Moving down the list, there is a large section devoted to self-diagnosed medical conditions: trichotillomania, obsessive-compulsive personality disorder, dermatophagia, dermatillomania, onychophagy, a large number of body-focused repetitive behaviors, and a few more that I cannot pronounce. The list contains nearly every condition I have come across while browsing online, except, of course, hypochondria (my refusal to add hypochondria to the list is on the list.) I have even added autism to the list because an online test I took showed me that I have above average autistic tendencies. I figured that would be the result going into the test, though, knowing that I often don’t like talking to people, but can also go on for too long about one topic in which I can tell they are not interested. I will expect someone to listen to me drone on about my favorite movies or albums, but then immediately lose interest when they try to tell me about their own favorites. I have an unhealthy habit of staying up late watching movies (and researching medical phenomena) instead of going to bed. I am very specific about the bottled water I drink, but simultaneously, I pay no mind to the brand of ginger ale that I consume. I add more quirks to the list of everything wrong with me each day of the week.

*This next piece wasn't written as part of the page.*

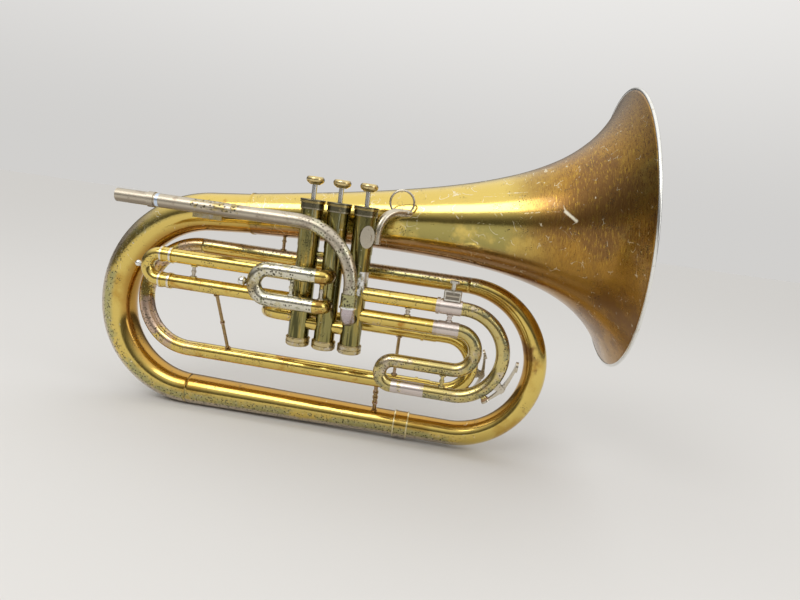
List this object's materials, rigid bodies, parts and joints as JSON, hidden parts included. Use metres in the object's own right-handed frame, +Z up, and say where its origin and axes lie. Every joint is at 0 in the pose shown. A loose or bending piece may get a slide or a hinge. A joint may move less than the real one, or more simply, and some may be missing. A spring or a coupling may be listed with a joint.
{
  "type": "marching baritone horn",
  "caption": "Marching baritone horn with a forward bell, piston valves, pull slides, water keys, a leadpipe with mouthpiece socket and a lyre holder",
  "frame": {"origin": "on the floor, under the middle of the horn's length and width, with the horn standing on its bottom bow", "axes": "+X out of the bell mouth, +Y to the player's left, +Z up along the valve stems"},
  "size_m": [0.539, 0.2666, 0.3828],
  "materials": {
    "lacquered_brass": "clear-lacquered yellow brass, worn and tarnished towards amber in places",
    "casing_brass": "unlacquered valve casing brass, rubbed smooth by the hands",
    "nickel_plate": "nickel-silver and nickel plate, dulled, pitted and spotted with tarnish",
    "piston_nickel": "fine-ground nickel alloy, oiled",
    "spring_steel": "plain drawn wire",
    "key_cork": null
  },
  "bodies": {
    "horn": {"bell": "lacquered_brass", "bell_tail_ferrule": "lacquered_brass", "left_bow": "lacquered_brass", "bottom_tube": "lacquered_brass", "bottom_ferrule": "lacquered_brass", "right_bow": "lacquered_brass", "upper_return_tube": "lacquered_brass", "inner_bow": "lacquered_brass", "lower_inner_tube": "lacquered_brass", "valve_exit_tube": "lacquered_brass", "tuning_brace": "lacquered_brass", "slide_1_legs": "lacquered_brass", "slide_1_brace": "lacquered_brass", "lower_brace": "lacquered_brass", "bell_return_brace": "lacquered_brass", "valve_bell_brace": "lacquered_brass", "slide_3_legs": "lacquered_brass", "leadpipe_bracket": "lacquered_brass", "leadpipe_elbow": "lacquered_brass", "slide_2_legs": "lacquered_brass", "valve_knuckle_1_2": "lacquered_brass", "valve_knuckle_2_3": "lacquered_brass", "casing_brace_1_2": "lacquered_brass", "casing_brace_2_3": "lacquered_brass", "hand_brace": "lacquered_brass", "valve_casing_1": "casing_brass", "valve_casing_2": "casing_brass", "valve_casing_3": "casing_brass", "bell_rim_wire": "nickel_plate", "leadpipe": "nickel_plate", "mouthpiece_receiver": "nickel_plate", "leadpipe_ferrule": "nickel_plate", "finger_ring": "nickel_plate", "top_cap_1": "nickel_plate", "top_cap_2": "nickel_plate", "top_cap_3": "nickel_plate", "bottom_cap_1": "nickel_plate", "bottom_cap_2": "nickel_plate", "bottom_cap_3": "nickel_plate"},
    "valve_1": {"piston_1": "piston_nickel", "finger_button_1": "nickel_plate", "valve_spring_1": "spring_steel"},
    "valve_2": {"piston_2": "piston_nickel", "finger_button_2": "nickel_plate", "valve_spring_2": "spring_steel"},
    "valve_3": {"piston_3": "piston_nickel", "finger_button_3": "nickel_plate", "valve_spring_3": "spring_steel"},
    "slide_1": {"slide_1_crook": "nickel_plate"},
    "slide_2": {"slide_2_crook": "nickel_plate"},
    "slide_3": {"slide_3_crook": "nickel_plate", "lyre_box": "nickel_plate", "water_key_1_saddle": "nickel_plate"},
    "tuning_slide": {"tuning_crook": "lacquered_brass", "water_key_2_saddle": "nickel_plate"},
    "water_key_1": {"water_key_1_lever": "nickel_plate", "water_key_1_cork": "key_cork"},
    "water_key_2": {"water_key_2_lever": "nickel_plate", "water_key_2_cork": "key_cork"},
    "lyre_screw_body": {"lyre_screw": "nickel_plate"}
  },
  "joints": [
    {"name": "valve_1_stroke", "type": "slide", "parent": "horn", "child": "valve_1", "axis": [0, 0, 1], "range_m": [-0.0125, 0], "stiffness_N_per_m": 80, "springref_m": 0.03, "deforming": ["valve_spring_1"]},
    {"name": "valve_2_stroke", "type": "slide", "parent": "horn", "child": "valve_2", "axis": [0, 0, 1], "range_m": [-0.0125, 0], "stiffness_N_per_m": 80, "springref_m": 0.03, "deforming": ["valve_spring_2"]},
    {"name": "valve_3_stroke", "type": "slide", "parent": "horn", "child": "valve_3", "axis": [0, 0, 1], "range_m": [-0.0125, 0], "stiffness_N_per_m": 80, "springref_m": 0.03, "deforming": ["valve_spring_3"]},
    {"name": "slide_1_pull", "type": "slide", "parent": "horn", "child": "slide_1", "axis": [-1, 0, 0], "range_m": [0, 0.08]},
    {"name": "slide_2_pull", "type": "slide", "parent": "horn", "child": "slide_2", "axis": [-1, 0, 0], "range_m": [0, 0.03]},
    {"name": "slide_3_pull", "type": "slide", "parent": "horn", "child": "slide_3", "axis": [1, 0, 0], "range_m": [0, 0.04]},
    {"name": "tuning_slide_pull", "type": "slide", "parent": "horn", "child": "tuning_slide", "axis": [1, 0, 0], "range_m": [0, 0.04]},
    {"name": "water_key_1_hinge", "type": "hinge", "parent": "slide_3", "child": "water_key_1", "pos_m": [0.1659, -0.058, 0.08847], "axis": [0, 1, 0], "range_deg": [-10, 0], "stiffness_Nm_per_rad": 0.05, "springref_deg": 20.05},
    {"name": "water_key_2_hinge", "type": "hinge", "parent": "tuning_slide", "child": "water_key_2", "pos_m": [0.14817, -0.018, 0.08911], "axis": [0, 1, 0], "range_deg": [-10, 0], "stiffness_Nm_per_rad": 0.05, "springref_deg": 20.05},
    {"name": "lyre_screw_turn", "type": "hinge", "parent": "slide_3", "child": "lyre_screw_body", "pos_m": [0.1076, -0.058, 0.175], "axis": [0, 0, 1], "range_deg": [-180, 180]}
  ]
}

The list has grown to a very large size over the years. Its own great length has been, more recently, added to the list. To the untrained eye, “Everything Wrong with Me” may seem unruly or even unhealthy, but to me, someone with seven years of experience, the list is the only way I have been able to maintain my health. It has been often said that we must accept our flaws—everyone has heard this statement. However, I do not feel that enough people follow this life advice. Even looking at my closest friends, I see people unhappy with who they are while also refusing to do anything to feel better about themselves. I have often been unhappy with who I am. This is why it is so easy for me to fill my list. The difference between me and my friends, though, is my willingness to acknowledge what I do not like about myself in a very head-on approach.

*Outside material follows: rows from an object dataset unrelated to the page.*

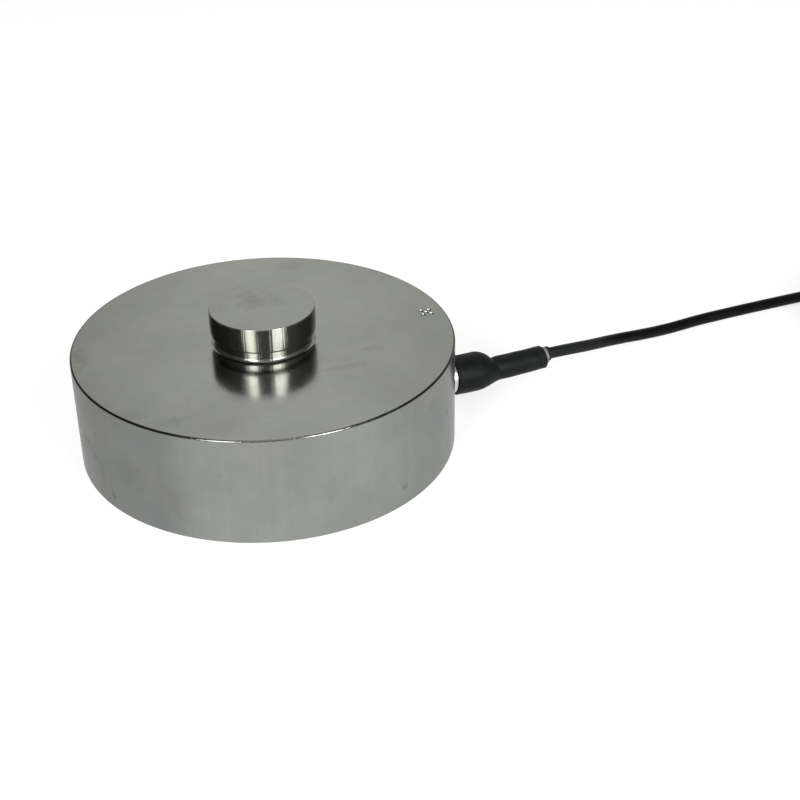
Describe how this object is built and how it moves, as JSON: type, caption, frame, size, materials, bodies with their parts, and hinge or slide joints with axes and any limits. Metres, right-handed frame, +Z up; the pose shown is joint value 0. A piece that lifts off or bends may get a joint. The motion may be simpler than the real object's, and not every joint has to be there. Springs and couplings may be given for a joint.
{
  "type": "compression force sensor",
  "caption": "Low round steel force sensor with a raised load button, strain gauges under its thick web, a closed base and a fixed side cable with bare leads.",
  "frame": {"origin": "centre of the base plane, on the axis of the round body", "axes": "+Z up through the load button, +X along the cable outlet"},
  "size_m": [0.2581, 0.09, 0.0353],
  "materials": {
    "ground_steel": "finely ground and faintly stained stainless steel",
    "cover_steel": "rolled stainless sheet",
    "nipple_steel": "bright turned stainless steel",
    "brass": "turned",
    "tin": "tinned copper strands",
    "sleeve_polyolefin": "satin shrink sleeve",
    "inner_sleeve_polyolefin": "satin shrink sleeve",
    "hot_melt_glue": "grey hot-melt glue",
    "cable_jacket": "satin black PVC",
    "strap_textile": "woven strap",
    "seal_rubber": "matt",
    "board_laminate": "glass-fibre board with solder mask",
    "resistor_ceramic": "glazed ceramic",
    "gauge_foil": "foil grid on polyimide film",
    "gauge_wire_enamel": "enamelled copper",
    "core_red": "PVC insulation",
    "core_black": "PVC insulation",
    "core_green": "PVC insulation",
    "core_white": "PVC insulation"
  },
  "bodies": {
    "root": {"sensor_body": "ground_steel", "bottom_cover": "cover_steel", "cable_nipple": "nipple_steel", "seal_bush": "seal_rubber", "crimp_ferrule": "brass", "outer_sleeve": "sleeve_polyolefin", "inner_sleeve": "inner_sleeve_polyolefin", "glue_ring": "hot_melt_glue", "cable": "cable_jacket", "cable_coil": "cable_jacket", "cable_end": "cable_jacket", "coil_tie": "strap_textile", "end_sleeve": "sleeve_polyolefin", "lead_red": "core_red", "lead_black": "core_black", "lead_green": "core_green", "lead_white": "core_white", "tip_red": "tin", "tip_black": "tin", "tip_green": "tin", "tip_white": "tin", "terminal_board": "board_laminate", "balance_resistor_1": "resistor_ceramic", "balance_resistor_2": "resistor_ceramic", "balance_resistor_3": "resistor_ceramic", "strain_gauge_1": "gauge_foil", "strain_gauge_2": "gauge_foil", "strain_gauge_3": "gauge_foil", "strain_gauge_4": "gauge_foil", "gauge_wire_1": "gauge_wire_enamel", "gauge_wire_2": "gauge_wire_enamel", "gauge_wire_3": "gauge_wire_enamel", "gauge_wire_4": "gauge_wire_enamel", "core_red": "core_red", "core_black": "core_black", "core_green": "core_green", "core_white": "core_white"}
  },
  "joints": []
}
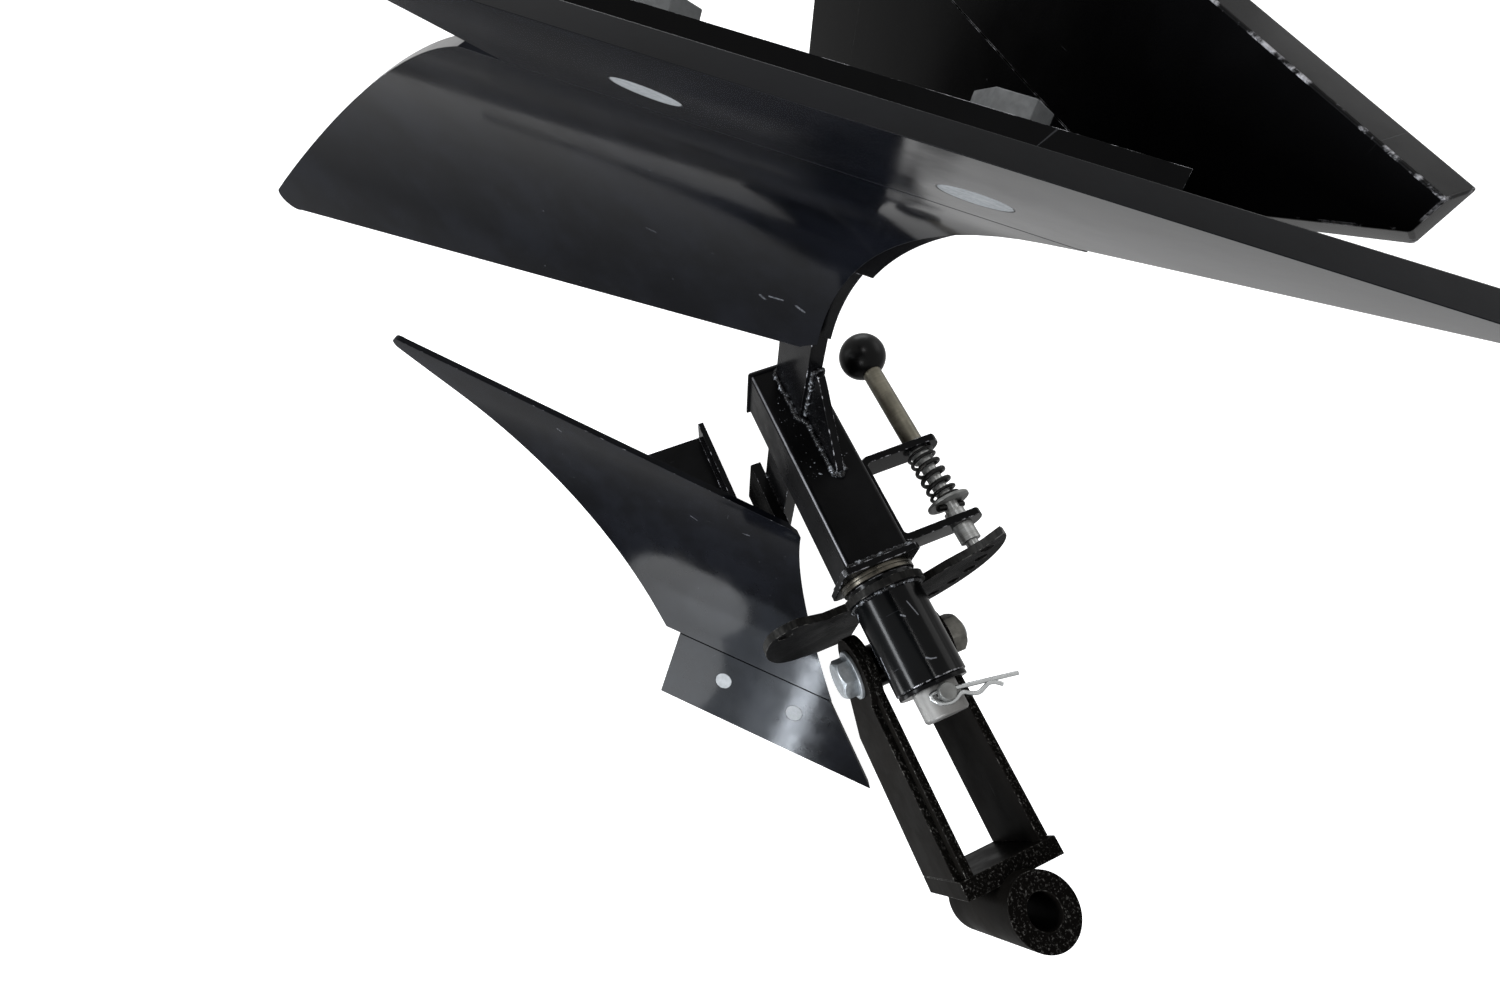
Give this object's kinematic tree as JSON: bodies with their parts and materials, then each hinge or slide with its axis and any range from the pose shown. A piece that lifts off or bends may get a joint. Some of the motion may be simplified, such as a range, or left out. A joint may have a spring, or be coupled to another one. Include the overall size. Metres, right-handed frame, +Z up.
{
  "type": "reversible plough",
  "caption": "Small turnover plough for a walking tractor: two mirrored bottoms on a short beam that turns in a hitch head and locks with a spring pin.",
  "frame": {"origin": "middle of the hitch bore", "axes": "+X in the direction of travel, parallel to the turnover axis, +Y to the left side, +Z up"},
  "size_m": [0.6941, 0.4202, 0.8],
  "materials": {
    "steel_black": "satin black paint",
    "mould": "gloss black paint",
    "zinc": "zinc plated",
    "raw": "bright turned steel",
    "bronze": "oiled steel",
    "spring": "blackened spring wire",
    "knob": "gloss",
    "cap": "matte"
  },
  "bodies": {
    "hitch": {"cheek_left": "steel_black", "cheek_right": "steel_black", "side_plate_left": "steel_black", "side_plate_right": "steel_black", "hitch_plate": "steel_black", "hitch_tube": "steel_black", "pitch_bolt": "zinc", "pitch_nut": "zinc", "pitch_washer_left": "zinc", "pitch_washer_right": "zinc"},
    "head": {"sleeve": "steel_black", "pitch_bush": "steel_black", "index_plate": "steel_black"},
    "lock": {"lock_pin": "raw", "ball_knob": "knob", "roll_pin": "spring", "spring_washer": "zinc"},
    "plough": {"beam": "steel_black", "beam_end_cap": "cap", "beam_flange": "steel_black", "pivot_shaft": "raw", "thrust_ring_1": "bronze", "thrust_ring_2": "bronze", "end_washer": "steel_black", "retaining_pin": "zinc", "hairpin_clip": "zinc", "lock_bracket": "steel_black", "lock_spring": "spring", "mouldboard_lower": "mould", "share_lower": "mould", "share_bolts_lower": "zinc", "frog_lower": "steel_black", "leg_lower": "steel_black", "gusset_lower": "steel_black", "stay_lower": "steel_black", "landside_lower": "steel_black", "mouldboard_upper": "mould", "share_upper": "mould", "share_bolts_upper": "zinc", "frog_upper": "steel_black", "leg_upper": "steel_black", "gusset_upper": "steel_black", "stay_upper": "steel_black", "landside_upper": "steel_black"}
  },
  "joints": [
    {"name": "head_pitch", "type": "hinge", "parent": "hitch", "child": "head", "pos_m": [-0.179, 0, 0.03], "axis": [0, 1, 0], "range_deg": [-8, 5]},
    {"name": "beam_turnover", "type": "hinge", "parent": "head", "child": "plough", "pos_m": [-0.187, 0, 0.072], "axis": [1, 0, 0], "range_deg": [0, 180]},
    {"name": "lock_pin_slide", "type": "slide", "parent": "plough", "child": "lock", "axis": [-1, 0, 0], "range_m": [-0.0075, 0.015], "deforming": ["lock_spring"]}
  ]
}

​After convincing myself that I was terminal, I realized that sometimes we hyperbolize those traits about us that we do not like. As strange of a thought that it might be, I was not happy with myself for acquiring cancer. I was thirteen and I was disappointed in myself for letting my life end up that way. I had a flair for the dramatic. But after learning that I did not have cancer, and that I had exaggerated a trait about me that I did not want to accept, I realized that I was also exaggerating my other undesired quirks as well. Did I really have every medical condition I had found just because I matched four of the thirty symptoms? No, I probably did not. By allowing myself to create and study “Everything Wrong with Me,” I have also allowed myself to look back on it at times after I have learned much more about the world to realize that everything wrong with me really is not all that wrong, or true. I do not think that the list is the right choice for everyone, though. Some may get very overwhelmed or discouraged if theirs grows too long. I do think, however, that everyone should be willing to at least give the second search result a chance when it comes to the traits they do not like about themselves. After all, I never had to tell my mom her son was going to die.